Under Rule 19(a)(1), the Court must join a party who is subject to process and whose
joinder would not destroy the Court’s subject-matter jurisdiction if:
(A) in that person’s absence, the court cannot accord complete relief among
existing parties; or
(B) that person claims an interest relating to the subject of the action and is so
situated that disposing of the action in the person’s absence may:
(i) as a practical matter impair or impede the person’s ability to protect
the interest; or
(ii) leave an existing party subject to a substantial risk of incurring double,
multiple, or otherwise inconsistent obligations because of the interest.
FED. R. CIV. P. 19(a)(1). “[T]he party advocating joinder has the initial burden of demonstrating
that a missing party is necessary . . . .” Hood ex rel. Mississippi v.
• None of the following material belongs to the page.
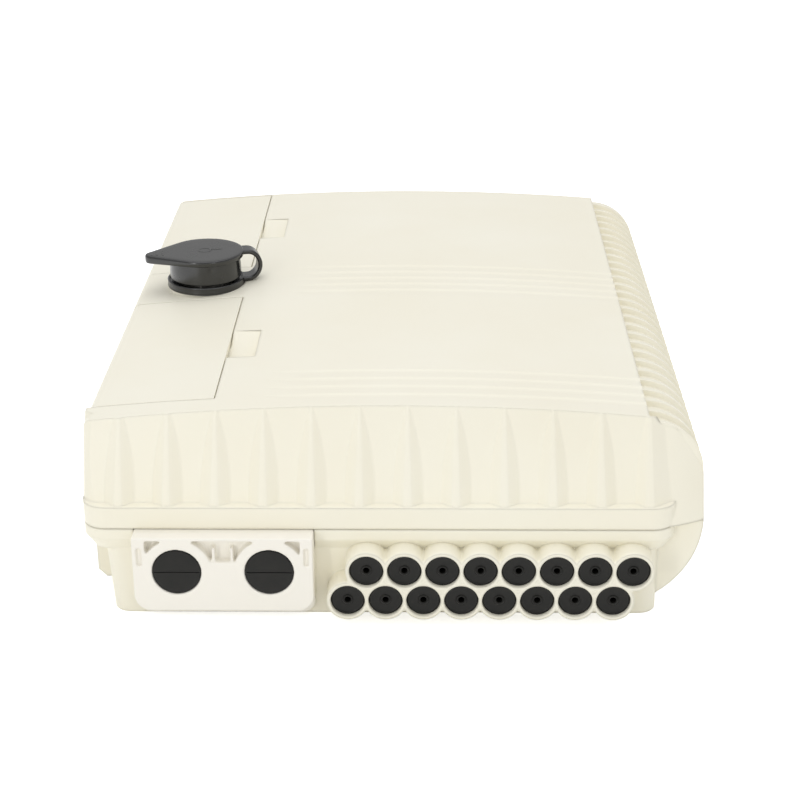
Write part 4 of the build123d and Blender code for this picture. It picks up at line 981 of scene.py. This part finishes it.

City of Memphis, 570 F.3d
625, 628 (5th Cir. 2009). But, “when an initial appraisal of the facts indicates that a possibly
necessary party is absent, the burden of disputing this initial appraisal falls on the party who
opposes joinder.” Pulitzer-Polster v. Pulitzer, 784 F.2d 1305, 1309 (5th Cir. 1986) (citing Boles
v. Greeneville Hous. Auth., 468 F.2d 476, 478 (6th Cir. 1972)).
Here, Jenkins presented evidence that Austin identifies himself as Arena Theatre’s
Director of Booking and Marketing. Document No. 11-1. Jenkins alleges that at all times during
the events at issue in this suit Austin was acting in his capacity as an agent for Arena Theatre.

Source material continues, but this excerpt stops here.